We're interested in how the brain distinguishes between an internally generated signal and signals from the world. How does the brain know what is a construct of your mind, your imagination, and what is real sensory data? Now that we've shown the brain can mix up different types of external sensory data, and it can have a profound effect on your sense of body, we need to work at a higher cognitive level… do you need to have ownership of your thoughts? We have shown that if you ask people to imagine things, for example sound or seeing a white flash on the screen, basic things like that, those imagined stimuli can influence and merge with real stimuli and you can elicit some of the classic multisensory illusions if in one of the sensory modalities the real stimuli have been replaced with imagined stimuli. You can get these illusion effects which are part imagination and part real. So we're looking not just at ownership of body, but are trying to understand more about ownership of thoughts.

Do these effects happen quickly, and if so does this tell us anything about the brain?
Around 10 seconds. So there's still some time there for the brain to reconcile these differences… in brain terms that's a long time! Of course we don't know how far you can go with more prolonged exposures… things that we now think don't work in the rubber hand illusion, like a block of wood for example, what would happen if we had someone exposed to that for days, weeks? How could long-term plasticity and training influence those basic constraints of what your body could look like?

Box - Ehrsson's illusions

The third hand: The rubber hand illusion was described in 1998 by Matthew Botvinick and Jonathan Cohen (see tinyurl.com/p52gnbq). It convinces people that a fake hand is their own by hiding their real hand under a table, placing a rubber one (or even an inflated rubber glove) in front of them, and stroking/tapping both in the same way at the same time (see tinyurl.com/32vmxsv and tinyurl.com/ycdelxe for it in action). Ehrsson extended this illusion so that a rubber right hand, placed beside the real hand in full view of the participant, was perceived as an extra limb belonging to the participant's own body. This effect was supported by questionnaire data in conjunction with physiological evidence obtained from skin conductance responses when physically threatening either the rubber hand or the real one.
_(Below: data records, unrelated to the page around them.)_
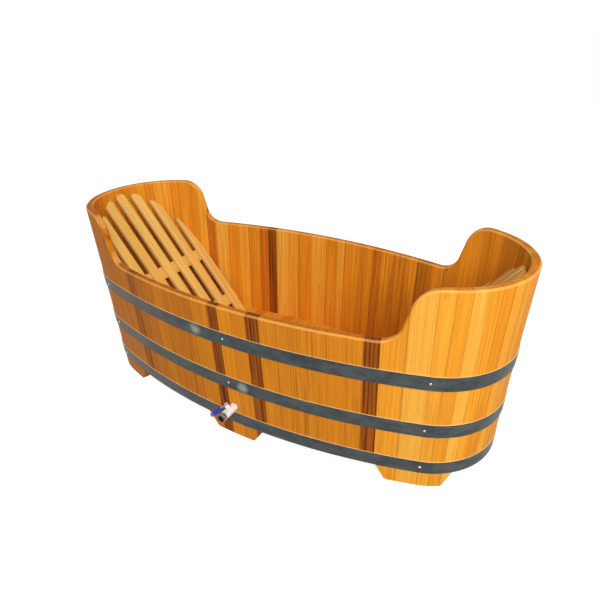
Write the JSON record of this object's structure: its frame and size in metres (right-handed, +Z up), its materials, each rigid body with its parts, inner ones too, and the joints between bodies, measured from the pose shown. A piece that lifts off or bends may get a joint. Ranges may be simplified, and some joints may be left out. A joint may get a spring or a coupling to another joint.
{
  "type": "wooden soaking bathtub",
  "caption": "Free-standing oval stave bathtub with raised rounded ends, steel hoops, feet, loose slatted backrests and a drain ball valve with an outlet for a hose.",
  "frame": {"origin": "on the floor under the middle of the whole object's box, valve lever included", "axes": "+X along the tub to the right as seen from the valve's side, +Y away from the valve's side, +Z up"},
  "size_m": [1.8994, 0.8905, 0.8],
  "materials": {
    "stave_wood": "oiled, satin",
    "floor_wood": "oiled, satin",
    "backrest_wood": "planed, satin",
    "hoop_steel": "dark grey-blue, half matte",
    "stainless_screws": "bright",
    "nickel": "nickel plate",
    "polished_chrome": "polished",
    "lever_steel": "zinc plate",
    "sleeve_plastic": "blue, dipped",
    "rubber": "black, matte",
    "seal_plastic": "white"
  },
  "bodies": {
    "tub": {"adaptor_washer": "rubber", "back_staves_1": "stave_wood", "back_staves_2": "stave_wood", "back_staves_3": "stave_wood", "back_staves_4": "stave_wood", "back_staves_5": "stave_wood", "back_staves_6": "stave_wood", "bottom_hoop": "hoop_steel", "drain_inner_washer": "rubber", "drain_lock_nut": "nickel", "drain_outer_washer": "rubber", "drain_pipe": "nickel", "drain_strainer": "nickel", "floor_bearer_screws": "stainless_screws", "floor_bearers": "floor_wood", "front_staves_1": "stave_wood", "front_staves_2": "stave_wood", "front_staves_3": "stave_wood", "front_staves_4": "stave_wood", "front_staves_5": "stave_wood", "hoop_rivets": "hoop_steel", "hoop_screws": "stainless_screws", "left_end_staves_1": "stave_wood", "left_end_staves_2": "stave_wood", "left_end_staves_3": "stave_wood", "left_end_staves_4": "stave_wood", "left_floor_boards": "floor_wood", "middle_floor_boards": "floor_wood", "middle_hoop": "hoop_steel", "outlet_adaptor": "polished_chrome", "right_end_staves_1": "stave_wood", "right_end_staves_2": "stave_wood", "right_end_staves_3": "stave_wood", "right_end_staves_4": "stave_wood", "right_floor_boards": "floor_wood", "top_hoop": "hoop_steel", "valve_body": "nickel", "valve_end_piece": "nickel", "valve_gland_nut": "nickel", "valve_seats": "seal_plastic", "valve_stem_packing": "seal_plastic"},
    "left_backrest": {"left_backrest_lower_batten": "backrest_wood", "left_backrest_screws": "stainless_screws", "left_backrest_slats": "backrest_wood", "left_backrest_upper_batten": "backrest_wood"},
    "right_backrest": {"right_backrest_lower_batten": "backrest_wood", "right_backrest_screws": "stainless_screws", "right_backrest_slats": "backrest_wood", "right_backrest_upper_batten": "backrest_wood"},
    "valve_handle": {"lever_nut": "lever_steel", "lever_sleeve": "sleeve_plastic", "valve_ball": "polished_chrome", "valve_lever": "lever_steel", "valve_stem": "nickel"}
  },
  "joints": [
    {"name": "left_backrest_lift", "type": "slide", "parent": "tub", "child": "left_backrest", "axis": [0, 0, 1], "range_m": [0, 0.7]},
    {"name": "right_backrest_lift", "type": "slide", "parent": "tub", "child": "right_backrest", "axis": [0, 0, 1], "range_m": [0, 0.7]},
    {"name": "valve_turn", "type": "hinge", "parent": "tub", "child": "valve_handle", "pos_m": [0.012, -0.3654, 0.152], "axis": [0.5, 0, -0.866], "range_deg": [0, 90]}
  ]
}
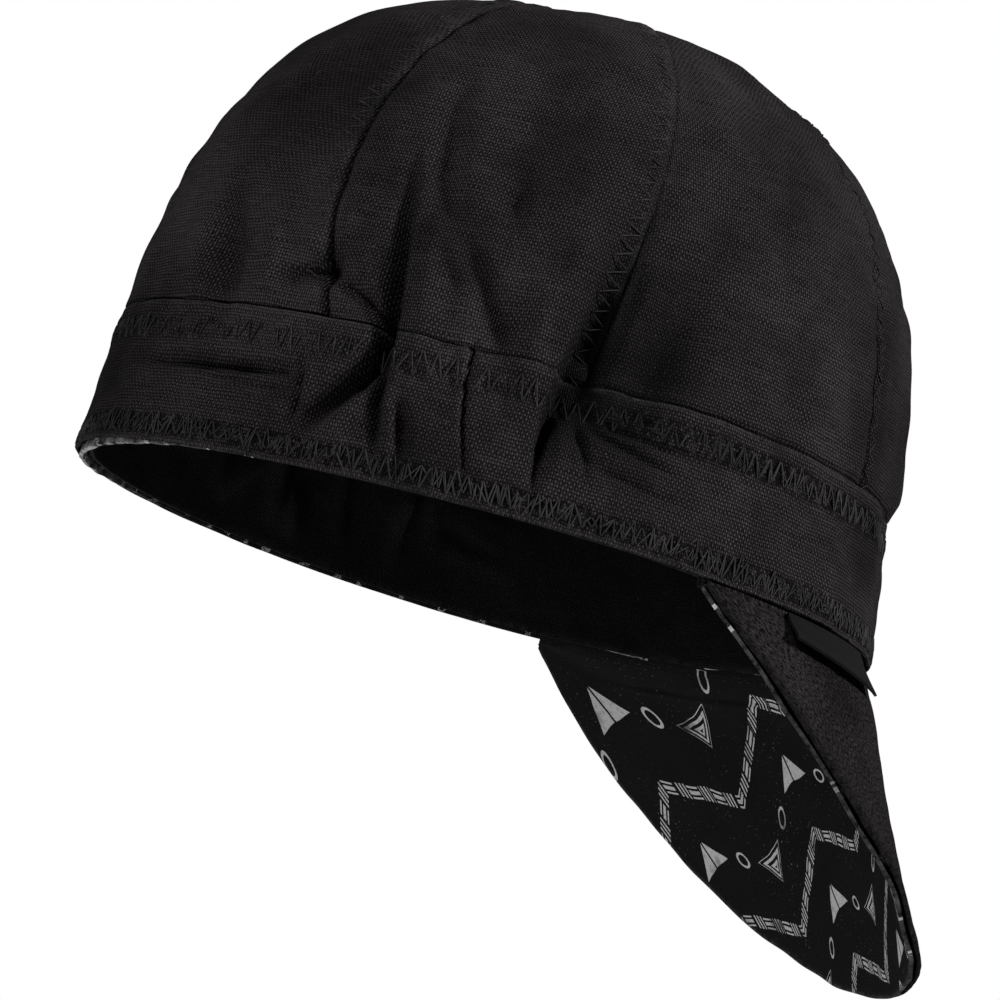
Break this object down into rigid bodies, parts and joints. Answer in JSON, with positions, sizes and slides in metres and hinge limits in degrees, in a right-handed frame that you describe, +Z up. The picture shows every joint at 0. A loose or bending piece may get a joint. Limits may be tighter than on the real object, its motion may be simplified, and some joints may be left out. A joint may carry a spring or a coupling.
{
  "type": "welding cap",
  "caption": "Soft rounded cloth cap with a crown of sewn panels, a gathered band, and a short soft bill that hangs at the front; worn by welders under a helmet.",
  "frame": {"origin": "middle of the head opening, level with the rim, where the cap sits on a head", "axes": "+Z up through the crown, -Y towards the bill at the front, +X towards the wearer's left"},
  "size_m": [0.1691, 0.2342, 0.2174],
  "materials": {
    "canvas": "black plain-weave cotton canvas, matt",
    "lining": "black cotton printed with a light grey geometric pattern",
    "sweatband": "plain black cotton",
    "label": "black woven tape, bare"
  },
  "bodies": {
    "root": {"crown_panel_front": "canvas", "crown_panel_side_left": "canvas", "crown_panel_gathered_left": "canvas", "crown_panel_rear": "canvas", "crown_panel_gathered_right": "canvas", "crown_panel_side_right": "canvas", "band": "canvas", "sweatband": "sweatband", "lining_edge": "lining", "bill": "canvas", "bill_lining": "lining", "label_tab": "label"}
  },
  "joints": []
}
Out of body: You wear goggles displaying the view from a camera pointing at your back. Your chest is tapped with one plastic rod while a second one prods at the camera, in sync. 'You feel that you are being touched directly in the chest by the experimenter standing in front of you and that a "stranger" is sitting in front of you with their back towards you,' says Ehrsson. 'What is really happening – and you still know this – it that you are looking at your back through the googles and the experimenter is standing right behind you.' Watch the illusion at tinyurl.com/oo5adma.

Body swap: Head-mounted displays are connected to cameras mounted on a mannequin's head. The experimenter then uses a short rod to simultaneously stroke your stomach and the mannequin's. You feel the movement on your own body while seeing the same movement on the artificial stomach. This can lead to the sense of the touch of the rod on your stomach, but more importantly that the mannequin's body is your own body. Watch it at tinyurl.com/oq7rns5.

Being Barbie: In this experiment, published with Björn van der Hoort (shown here with Ehrsson lying down), you can experience ownership of a tiny (30cm and 80cm) or a huge (400cm) body. Looking at the artificial body through a set of head-mounted-displays, you see the body from the perspective of the doll with 3-D vision. To induce the illusion of owning the artificial body, the experimenter strokes your body and the doll's body at the same place and at the same time. These synchronous strokes cause the your brain to interpret the felt touches as caused by the rod that you see touching the doll. This makes it seem as if the doll's body is your body. Next, you see a cube and have to show the size of the cube with your hands. Having the illusion of owning a tiny body causes the world to appear gigantic, and owning a huge body makes the world appear smaller. Watch the illusion at tinyurl.com/hebarbie.